Objective – Write out all the data again, exactly as it stands.

Source material –
* * *

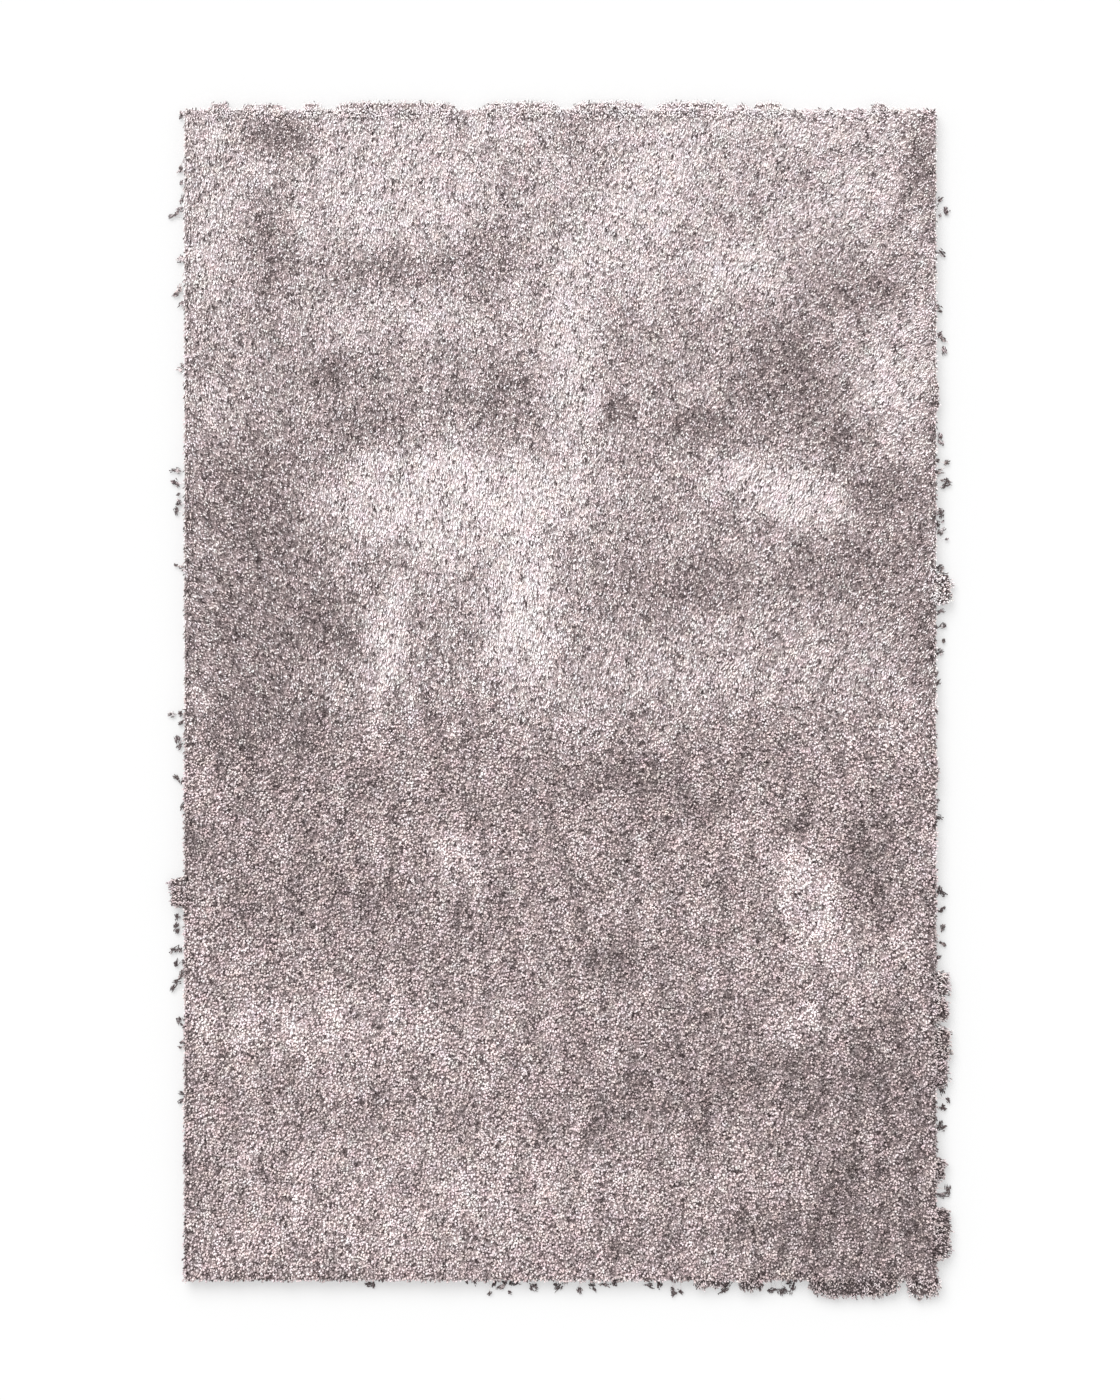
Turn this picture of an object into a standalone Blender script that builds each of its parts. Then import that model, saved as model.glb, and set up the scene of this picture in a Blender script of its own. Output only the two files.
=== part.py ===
"""Shag rug, lying flat.

The rug is one cloth: a straight-cut ground cloth and the dense, soft pile that
stands in it. The solid fills the room that both take up. Its pile hangs past the
cloth's edges in uneven locks and lies lower where it has been brushed down.

Metres, +Z up, +Y along the rug. The origin is on the floor, under the middle of
the rug's outline.
"""

import math
from collections import namedtuple

import bmesh
import bpy
from mathutils.geometry import delaunay_2d_cdt

# Driving dimensions
CLOTH_WIDTH = 1.525
CLOTH_LENGTH = 2.375
CLOTH_THICK = 0.003
CLOTH_CORNER = 0.006  # radius of the cloth's corners
PILE_HEIGHT = 0.032  # over the cloth, where the pile stands up

# How far the longest locks lie past each edge. Far is +Y and near is -Y.
LONGEST = {"left": 0.038, "right": 0.037, "far": 0.020, "near": 0.041}

# Locks past the cloth's edges: the side, the middle along it (y on the left and
# right, x on the far and near side), half the width there, and the reach.
Lock = namedtuple("Lock", "side middle half reach")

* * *

Written answer –
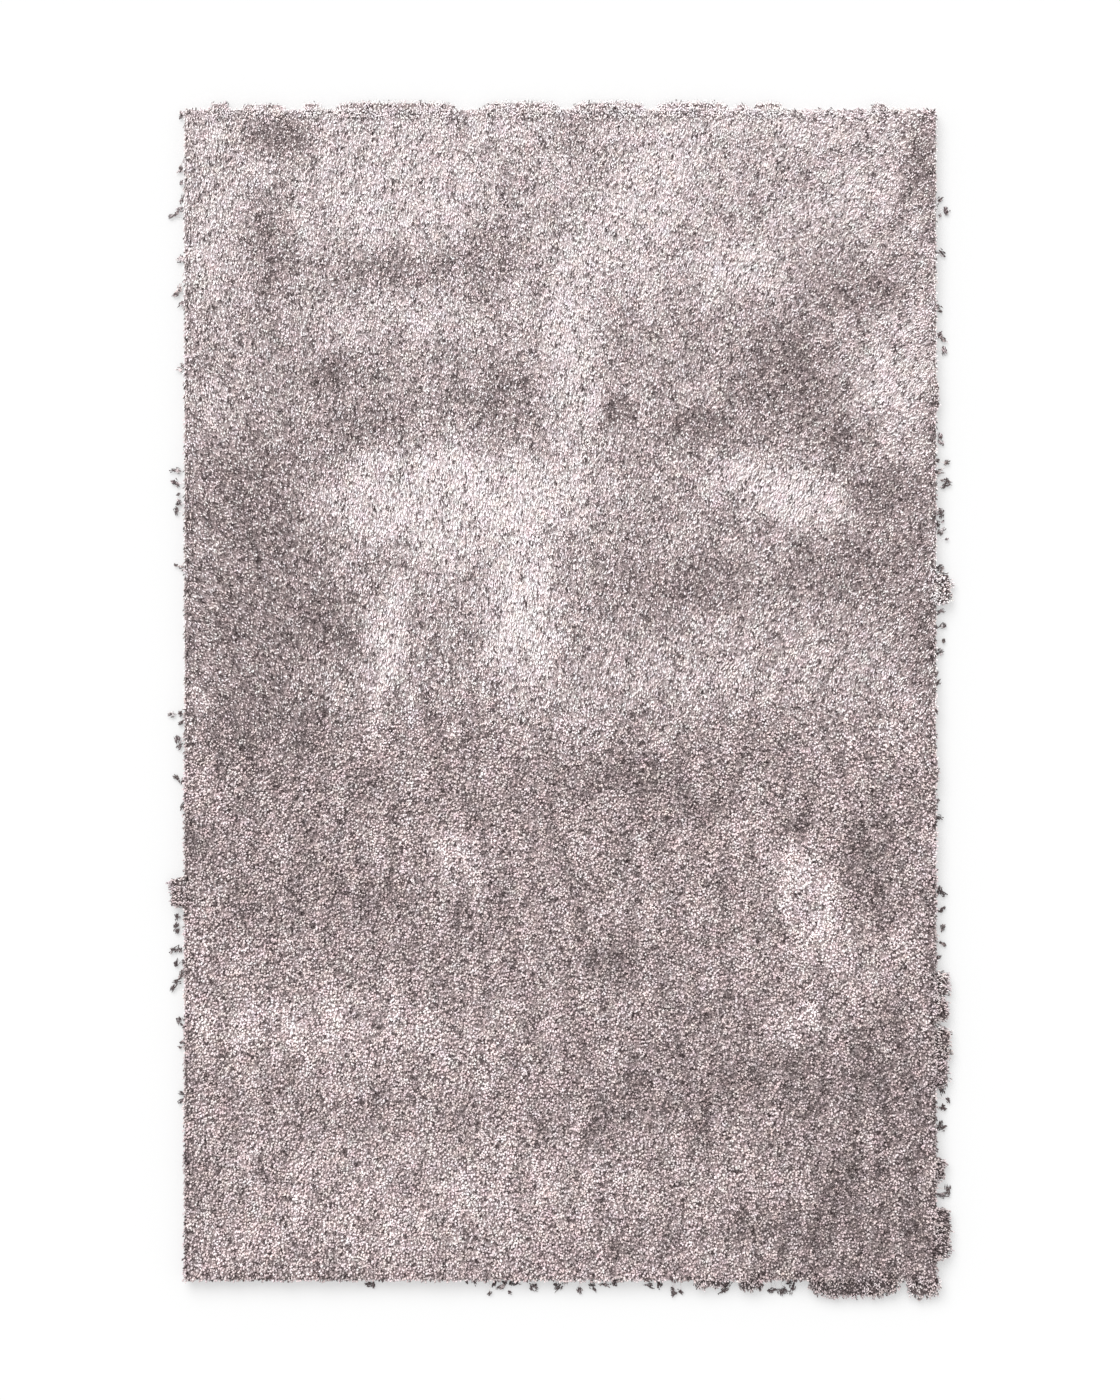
Turn this picture of an object into a standalone Blender script that builds each of its parts. Then import that model, saved as model.glb, and set up the scene of this picture in a Blender script of its own. Output only the two files.
=== part.py ===
"""Shag rug, lying flat.

The rug is one cloth: a straight-cut ground cloth and the dense, soft pile that
stands in it. The solid fills the room that both take up. Its pile hangs past the
cloth's edges in uneven locks and lies lower where it has been brushed down.

Metres, +Z up, +Y along the rug. The origin is on the floor, under the middle of
the rug's outline.
"""

import math
from collections import namedtuple

import bmesh
import bpy
from mathutils.geometry import delaunay_2d_cdt

# Driving dimensions
CLOTH_WIDTH = 1.525
CLOTH_LENGTH = 2.375
CLOTH_THICK = 0.003
CLOTH_CORNER = 0.006  # radius of the cloth's corners
PILE_HEIGHT = 0.032  # over the cloth, where the pile stands up

# How far the longest locks lie past each edge. Far is +Y and near is -Y.
LONGEST = {"left": 0.038, "right": 0.037, "far": 0.020, "near": 0.041}

# Locks past the cloth's edges: the side, the middle along it (y on the left and
# right, x on the far and near side), half the width there, and the reach.
Lock = namedtuple("Lock", "side middle half reach")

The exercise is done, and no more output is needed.